Repeat each line of the material exactly.

#### Recorded data

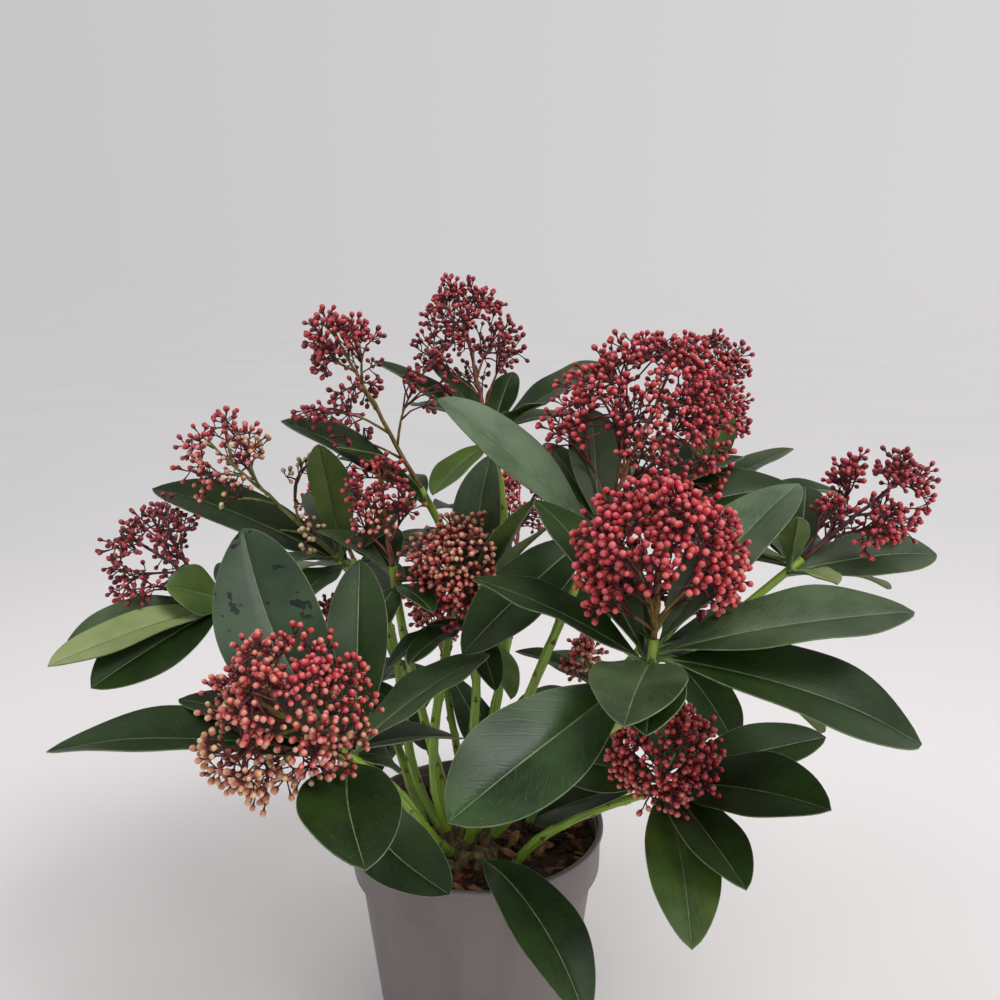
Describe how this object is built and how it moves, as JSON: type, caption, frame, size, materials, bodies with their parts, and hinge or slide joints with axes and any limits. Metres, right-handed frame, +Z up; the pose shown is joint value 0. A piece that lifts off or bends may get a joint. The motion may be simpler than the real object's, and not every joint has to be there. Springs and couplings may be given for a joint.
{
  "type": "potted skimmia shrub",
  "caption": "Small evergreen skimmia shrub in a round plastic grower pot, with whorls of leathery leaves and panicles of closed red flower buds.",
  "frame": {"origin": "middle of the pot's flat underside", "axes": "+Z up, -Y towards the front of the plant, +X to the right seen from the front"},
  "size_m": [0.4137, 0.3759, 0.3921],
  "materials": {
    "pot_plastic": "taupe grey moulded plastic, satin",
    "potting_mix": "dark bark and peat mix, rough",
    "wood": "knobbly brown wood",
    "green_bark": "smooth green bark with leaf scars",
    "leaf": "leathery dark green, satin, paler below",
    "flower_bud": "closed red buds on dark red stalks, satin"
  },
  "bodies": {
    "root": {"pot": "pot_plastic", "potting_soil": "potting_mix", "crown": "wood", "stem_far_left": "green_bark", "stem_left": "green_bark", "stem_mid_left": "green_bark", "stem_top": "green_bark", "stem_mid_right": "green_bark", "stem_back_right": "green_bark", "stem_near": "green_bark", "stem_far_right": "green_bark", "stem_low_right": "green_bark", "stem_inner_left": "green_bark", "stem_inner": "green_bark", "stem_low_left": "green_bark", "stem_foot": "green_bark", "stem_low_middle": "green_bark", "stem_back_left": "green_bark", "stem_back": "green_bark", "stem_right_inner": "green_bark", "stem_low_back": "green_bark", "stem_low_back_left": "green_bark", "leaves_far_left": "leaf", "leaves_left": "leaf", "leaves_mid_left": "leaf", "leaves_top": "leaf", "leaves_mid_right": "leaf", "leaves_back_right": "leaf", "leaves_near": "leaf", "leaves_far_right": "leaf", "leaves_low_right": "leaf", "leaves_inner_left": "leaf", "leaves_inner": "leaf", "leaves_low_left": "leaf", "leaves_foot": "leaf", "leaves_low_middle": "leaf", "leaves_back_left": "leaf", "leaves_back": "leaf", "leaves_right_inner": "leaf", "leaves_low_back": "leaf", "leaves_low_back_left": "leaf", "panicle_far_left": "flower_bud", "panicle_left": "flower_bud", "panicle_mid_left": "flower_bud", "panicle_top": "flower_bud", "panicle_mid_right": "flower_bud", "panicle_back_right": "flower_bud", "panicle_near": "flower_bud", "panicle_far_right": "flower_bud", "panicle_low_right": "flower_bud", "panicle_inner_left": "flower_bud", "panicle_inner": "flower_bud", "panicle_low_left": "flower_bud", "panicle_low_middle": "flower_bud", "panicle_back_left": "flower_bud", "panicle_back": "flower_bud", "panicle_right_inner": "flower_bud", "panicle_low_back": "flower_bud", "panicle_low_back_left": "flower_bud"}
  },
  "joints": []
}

########

▸ Exercise output:
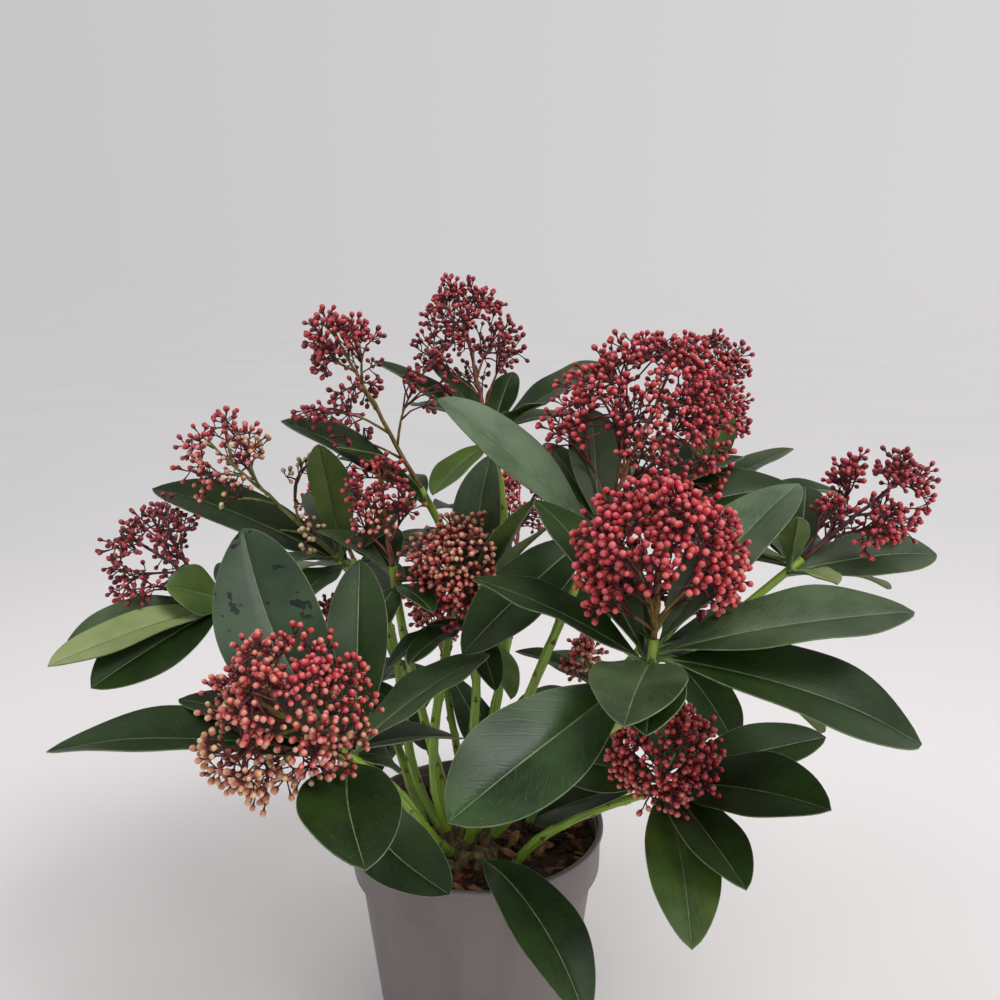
Describe how this object is built and how it moves, as JSON: type, caption, frame, size, materials, bodies with their parts, and hinge or slide joints with axes and any limits. Metres, right-handed frame, +Z up; the pose shown is joint value 0. A piece that lifts off or bends may get a joint. The motion may be simpler than the real object's, and not every joint has to be there. Springs and couplings may be given for a joint.
{
  "type": "potted skimmia shrub",
  "caption": "Small evergreen skimmia shrub in a round plastic grower pot, with whorls of leathery leaves and panicles of closed red flower buds.",
  "frame": {"origin": "middle of the pot's flat underside", "axes": "+Z up, -Y towards the front of the plant, +X to the right seen from the front"},
  "size_m": [0.4137, 0.3759, 0.3921],
  "materials": {
    "pot_plastic": "taupe grey moulded plastic, satin",
    "potting_mix": "dark bark and peat mix, rough",
    "wood": "knobbly brown wood",
    "green_bark": "smooth green bark with leaf scars",
    "leaf": "leathery dark green, satin, paler below",
    "flower_bud": "closed red buds on dark red stalks, satin"
  },
  "bodies": {
    "root": {"pot": "pot_plastic", "potting_soil": "potting_mix", "crown": "wood", "stem_far_left": "green_bark", "stem_left": "green_bark", "stem_mid_left": "green_bark", "stem_top": "green_bark", "stem_mid_right": "green_bark", "stem_back_right": "green_bark", "stem_near": "green_bark", "stem_far_right": "green_bark", "stem_low_right": "green_bark", "stem_inner_left": "green_bark", "stem_inner": "green_bark", "stem_low_left": "green_bark", "stem_foot": "green_bark", "stem_low_middle": "green_bark", "stem_back_left": "green_bark", "stem_back": "green_bark", "stem_right_inner": "green_bark", "stem_low_back": "green_bark", "stem_low_back_left": "green_bark", "leaves_far_left": "leaf", "leaves_left": "leaf", "leaves_mid_left": "leaf", "leaves_top": "leaf", "leaves_mid_right": "leaf", "leaves_back_right": "leaf", "leaves_near": "leaf", "leaves_far_right": "leaf", "leaves_low_right": "leaf", "leaves_inner_left": "leaf", "leaves_inner": "leaf", "leaves_low_left": "leaf", "leaves_foot": "leaf", "leaves_low_middle": "leaf", "leaves_back_left": "leaf", "leaves_back": "leaf", "leaves_right_inner": "leaf", "leaves_low_back": "leaf", "leaves_low_back_left": "leaf", "panicle_far_left": "flower_bud", "panicle_left": "flower_bud", "panicle_mid_left": "flower_bud", "panicle_top": "flower_bud", "panicle_mid_right": "flower_bud", "panicle_back_right": "flower_bud", "panicle_near": "flower_bud", "panicle_far_right": "flower_bud", "panicle_low_right": "flower_bud", "panicle_inner_left": "flower_bud", "panicle_inner": "flower_bud", "panicle_low_left": "flower_bud", "panicle_low_middle": "flower_bud", "panicle_back_left": "flower_bud", "panicle_back": "flower_bud", "panicle_right_inner": "flower_bud", "panicle_low_back": "flower_bud", "panicle_low_back_left": "flower_bud"}
  },
  "joints": []
}